Go through the listing and return every line with "scene" in it.

------------

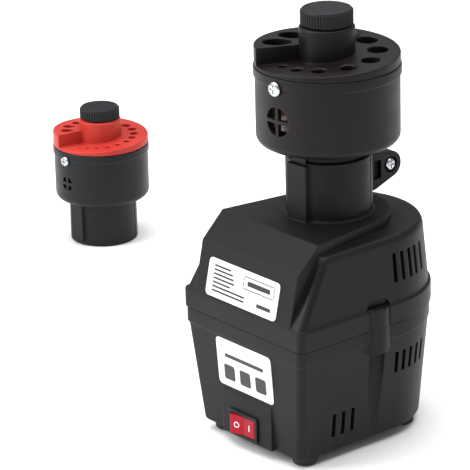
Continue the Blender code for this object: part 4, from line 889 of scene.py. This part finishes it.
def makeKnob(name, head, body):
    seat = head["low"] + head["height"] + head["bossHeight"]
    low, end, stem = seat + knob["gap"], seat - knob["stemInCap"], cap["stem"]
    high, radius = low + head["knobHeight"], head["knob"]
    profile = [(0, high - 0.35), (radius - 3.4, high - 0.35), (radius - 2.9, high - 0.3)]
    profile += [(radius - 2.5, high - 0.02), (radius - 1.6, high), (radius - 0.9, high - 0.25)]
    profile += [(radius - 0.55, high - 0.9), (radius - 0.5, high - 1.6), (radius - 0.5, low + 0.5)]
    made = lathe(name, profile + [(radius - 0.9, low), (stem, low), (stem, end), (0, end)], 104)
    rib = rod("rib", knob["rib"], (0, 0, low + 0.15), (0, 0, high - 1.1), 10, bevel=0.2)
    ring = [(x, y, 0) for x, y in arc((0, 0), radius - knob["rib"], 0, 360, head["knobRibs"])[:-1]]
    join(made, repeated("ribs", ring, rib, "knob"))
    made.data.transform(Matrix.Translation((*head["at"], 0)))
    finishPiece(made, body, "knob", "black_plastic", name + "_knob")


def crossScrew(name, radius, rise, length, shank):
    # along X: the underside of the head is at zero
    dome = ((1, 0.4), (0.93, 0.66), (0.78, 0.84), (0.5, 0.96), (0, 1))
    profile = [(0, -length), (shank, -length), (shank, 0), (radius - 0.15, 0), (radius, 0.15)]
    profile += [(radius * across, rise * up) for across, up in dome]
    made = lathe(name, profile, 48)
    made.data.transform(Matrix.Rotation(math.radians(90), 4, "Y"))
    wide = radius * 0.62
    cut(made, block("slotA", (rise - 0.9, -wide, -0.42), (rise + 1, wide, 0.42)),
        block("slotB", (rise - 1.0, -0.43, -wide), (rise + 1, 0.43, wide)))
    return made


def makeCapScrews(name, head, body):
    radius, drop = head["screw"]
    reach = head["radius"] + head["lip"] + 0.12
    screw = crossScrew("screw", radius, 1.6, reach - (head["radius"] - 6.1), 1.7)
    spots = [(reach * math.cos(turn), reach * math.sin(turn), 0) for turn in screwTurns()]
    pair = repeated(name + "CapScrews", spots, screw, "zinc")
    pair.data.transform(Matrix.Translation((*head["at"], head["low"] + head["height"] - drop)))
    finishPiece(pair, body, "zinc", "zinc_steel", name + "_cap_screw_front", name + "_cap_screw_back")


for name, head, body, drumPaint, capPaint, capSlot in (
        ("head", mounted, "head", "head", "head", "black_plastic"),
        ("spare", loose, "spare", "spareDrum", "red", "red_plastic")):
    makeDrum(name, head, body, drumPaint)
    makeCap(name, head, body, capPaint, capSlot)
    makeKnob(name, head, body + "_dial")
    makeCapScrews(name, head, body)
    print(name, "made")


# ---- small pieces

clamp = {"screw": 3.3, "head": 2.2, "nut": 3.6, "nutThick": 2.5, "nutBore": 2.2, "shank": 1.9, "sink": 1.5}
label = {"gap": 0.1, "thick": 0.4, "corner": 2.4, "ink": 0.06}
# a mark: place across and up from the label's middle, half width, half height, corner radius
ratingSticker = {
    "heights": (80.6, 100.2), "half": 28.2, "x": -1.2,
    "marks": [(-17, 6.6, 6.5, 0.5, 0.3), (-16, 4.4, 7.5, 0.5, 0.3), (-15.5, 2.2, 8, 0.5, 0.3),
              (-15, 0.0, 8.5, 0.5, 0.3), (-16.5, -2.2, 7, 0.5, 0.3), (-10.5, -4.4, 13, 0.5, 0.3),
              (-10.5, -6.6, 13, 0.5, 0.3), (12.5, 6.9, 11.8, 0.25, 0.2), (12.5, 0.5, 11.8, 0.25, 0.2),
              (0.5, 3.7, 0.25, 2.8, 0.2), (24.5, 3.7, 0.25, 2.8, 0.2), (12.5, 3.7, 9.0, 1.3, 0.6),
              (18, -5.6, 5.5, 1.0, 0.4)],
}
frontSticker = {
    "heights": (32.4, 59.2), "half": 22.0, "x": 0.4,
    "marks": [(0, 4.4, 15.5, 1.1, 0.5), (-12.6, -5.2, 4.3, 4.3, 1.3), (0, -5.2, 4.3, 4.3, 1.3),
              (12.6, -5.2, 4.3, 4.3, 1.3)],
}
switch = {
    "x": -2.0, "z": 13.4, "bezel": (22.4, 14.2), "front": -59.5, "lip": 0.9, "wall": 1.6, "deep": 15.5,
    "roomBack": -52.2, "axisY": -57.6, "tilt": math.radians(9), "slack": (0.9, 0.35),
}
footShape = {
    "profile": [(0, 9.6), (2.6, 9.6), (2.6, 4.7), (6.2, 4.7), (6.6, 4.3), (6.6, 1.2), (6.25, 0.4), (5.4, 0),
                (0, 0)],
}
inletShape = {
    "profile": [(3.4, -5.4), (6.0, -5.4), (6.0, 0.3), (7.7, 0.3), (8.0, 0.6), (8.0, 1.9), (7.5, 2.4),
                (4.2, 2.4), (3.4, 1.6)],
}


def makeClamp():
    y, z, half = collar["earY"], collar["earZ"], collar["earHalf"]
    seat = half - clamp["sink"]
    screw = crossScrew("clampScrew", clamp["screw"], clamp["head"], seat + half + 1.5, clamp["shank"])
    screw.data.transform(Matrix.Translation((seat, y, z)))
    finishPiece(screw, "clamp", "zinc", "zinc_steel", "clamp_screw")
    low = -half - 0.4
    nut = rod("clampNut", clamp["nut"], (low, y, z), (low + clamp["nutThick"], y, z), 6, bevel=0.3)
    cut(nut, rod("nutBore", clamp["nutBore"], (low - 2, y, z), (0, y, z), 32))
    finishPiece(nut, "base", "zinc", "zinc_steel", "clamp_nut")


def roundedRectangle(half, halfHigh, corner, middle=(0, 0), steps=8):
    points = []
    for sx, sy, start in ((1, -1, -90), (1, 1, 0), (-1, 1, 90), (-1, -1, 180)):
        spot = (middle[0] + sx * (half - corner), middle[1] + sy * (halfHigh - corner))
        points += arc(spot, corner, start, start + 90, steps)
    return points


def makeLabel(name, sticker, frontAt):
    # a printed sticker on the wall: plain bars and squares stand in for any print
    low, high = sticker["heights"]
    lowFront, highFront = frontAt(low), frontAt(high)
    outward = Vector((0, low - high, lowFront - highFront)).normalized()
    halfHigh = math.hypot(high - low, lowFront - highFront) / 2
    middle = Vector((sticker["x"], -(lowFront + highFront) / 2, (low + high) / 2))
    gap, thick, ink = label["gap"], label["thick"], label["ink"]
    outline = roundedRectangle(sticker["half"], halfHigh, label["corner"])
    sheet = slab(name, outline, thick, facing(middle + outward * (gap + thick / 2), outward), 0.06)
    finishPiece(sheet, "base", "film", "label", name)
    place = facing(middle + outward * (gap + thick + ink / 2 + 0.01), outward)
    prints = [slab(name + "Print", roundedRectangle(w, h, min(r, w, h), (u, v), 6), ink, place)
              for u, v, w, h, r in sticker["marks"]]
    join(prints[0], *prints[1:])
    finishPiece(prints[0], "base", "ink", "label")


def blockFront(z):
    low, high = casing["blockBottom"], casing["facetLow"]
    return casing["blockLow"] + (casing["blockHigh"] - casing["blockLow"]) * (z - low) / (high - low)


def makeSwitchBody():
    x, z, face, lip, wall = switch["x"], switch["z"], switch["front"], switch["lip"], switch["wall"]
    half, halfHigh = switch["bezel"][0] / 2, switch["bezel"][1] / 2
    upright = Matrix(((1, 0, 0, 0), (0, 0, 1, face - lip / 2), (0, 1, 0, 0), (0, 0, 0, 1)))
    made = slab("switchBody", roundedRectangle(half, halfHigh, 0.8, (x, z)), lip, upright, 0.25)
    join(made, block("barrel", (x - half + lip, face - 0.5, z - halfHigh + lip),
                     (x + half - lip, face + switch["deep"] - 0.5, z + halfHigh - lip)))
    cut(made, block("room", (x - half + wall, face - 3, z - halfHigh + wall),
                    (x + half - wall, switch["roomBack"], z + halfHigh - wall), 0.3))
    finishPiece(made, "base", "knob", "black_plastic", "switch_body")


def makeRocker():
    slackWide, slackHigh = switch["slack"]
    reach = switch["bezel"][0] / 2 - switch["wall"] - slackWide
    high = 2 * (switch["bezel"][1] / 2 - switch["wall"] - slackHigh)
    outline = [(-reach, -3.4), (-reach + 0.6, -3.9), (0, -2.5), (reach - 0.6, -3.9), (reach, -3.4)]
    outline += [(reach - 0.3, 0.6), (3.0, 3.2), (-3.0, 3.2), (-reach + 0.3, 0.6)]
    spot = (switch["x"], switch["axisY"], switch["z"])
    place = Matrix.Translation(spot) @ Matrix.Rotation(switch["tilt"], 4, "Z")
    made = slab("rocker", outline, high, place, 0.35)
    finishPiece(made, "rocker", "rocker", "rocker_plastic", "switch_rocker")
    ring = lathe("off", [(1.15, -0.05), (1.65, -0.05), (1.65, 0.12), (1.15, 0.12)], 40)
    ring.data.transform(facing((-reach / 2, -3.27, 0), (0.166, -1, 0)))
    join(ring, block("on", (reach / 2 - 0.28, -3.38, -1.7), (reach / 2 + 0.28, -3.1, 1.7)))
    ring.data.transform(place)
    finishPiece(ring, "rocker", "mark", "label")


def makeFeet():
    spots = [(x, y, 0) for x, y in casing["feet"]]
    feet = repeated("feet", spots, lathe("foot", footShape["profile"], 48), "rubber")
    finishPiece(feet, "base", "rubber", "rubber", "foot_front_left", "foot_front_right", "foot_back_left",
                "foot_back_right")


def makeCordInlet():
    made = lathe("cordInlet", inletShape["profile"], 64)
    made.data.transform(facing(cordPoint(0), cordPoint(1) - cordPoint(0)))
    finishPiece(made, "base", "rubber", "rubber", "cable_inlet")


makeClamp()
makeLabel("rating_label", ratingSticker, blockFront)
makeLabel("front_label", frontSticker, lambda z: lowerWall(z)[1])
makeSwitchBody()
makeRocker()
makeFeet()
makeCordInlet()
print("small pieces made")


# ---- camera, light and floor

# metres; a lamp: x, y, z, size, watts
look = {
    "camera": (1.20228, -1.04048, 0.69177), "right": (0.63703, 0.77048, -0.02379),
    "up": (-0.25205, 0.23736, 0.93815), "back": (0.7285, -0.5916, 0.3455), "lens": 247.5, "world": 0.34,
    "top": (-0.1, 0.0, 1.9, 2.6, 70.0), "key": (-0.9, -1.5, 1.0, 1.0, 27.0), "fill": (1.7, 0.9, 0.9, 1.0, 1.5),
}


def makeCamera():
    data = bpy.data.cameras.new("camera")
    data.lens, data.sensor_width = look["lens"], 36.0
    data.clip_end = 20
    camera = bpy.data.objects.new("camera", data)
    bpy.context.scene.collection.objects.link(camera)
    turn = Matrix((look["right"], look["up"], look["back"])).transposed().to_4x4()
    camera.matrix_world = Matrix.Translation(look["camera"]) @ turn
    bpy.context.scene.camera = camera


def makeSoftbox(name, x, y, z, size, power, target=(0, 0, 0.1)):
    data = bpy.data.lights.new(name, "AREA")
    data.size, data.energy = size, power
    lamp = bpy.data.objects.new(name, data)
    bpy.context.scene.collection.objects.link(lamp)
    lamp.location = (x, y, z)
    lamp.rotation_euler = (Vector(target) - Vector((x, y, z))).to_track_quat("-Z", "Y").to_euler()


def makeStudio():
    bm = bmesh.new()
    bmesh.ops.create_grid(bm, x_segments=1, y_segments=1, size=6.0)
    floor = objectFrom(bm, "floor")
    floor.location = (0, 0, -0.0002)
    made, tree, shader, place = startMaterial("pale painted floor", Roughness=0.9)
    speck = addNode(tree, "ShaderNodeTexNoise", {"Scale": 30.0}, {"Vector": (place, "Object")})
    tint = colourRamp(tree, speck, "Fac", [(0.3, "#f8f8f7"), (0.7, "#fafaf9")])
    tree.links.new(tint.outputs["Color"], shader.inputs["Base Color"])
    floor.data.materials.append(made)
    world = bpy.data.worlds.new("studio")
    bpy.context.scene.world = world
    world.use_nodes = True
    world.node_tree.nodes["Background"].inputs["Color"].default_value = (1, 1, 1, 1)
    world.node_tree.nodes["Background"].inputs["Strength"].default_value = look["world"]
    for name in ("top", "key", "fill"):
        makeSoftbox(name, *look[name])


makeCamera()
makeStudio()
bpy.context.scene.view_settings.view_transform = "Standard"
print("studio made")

------------

* **COMPLETE OUTPUT**
Continue the Blender code for this object: part 4, from line 889 of scene.py. This part finishes it.
    bpy.context.scene.collection.objects.link(camera)
    bpy.context.scene.camera = camera
    bpy.context.scene.collection.objects.link(lamp)
    bpy.context.scene.world = world
bpy.context.scene.view_settings.view_transform = "Standard"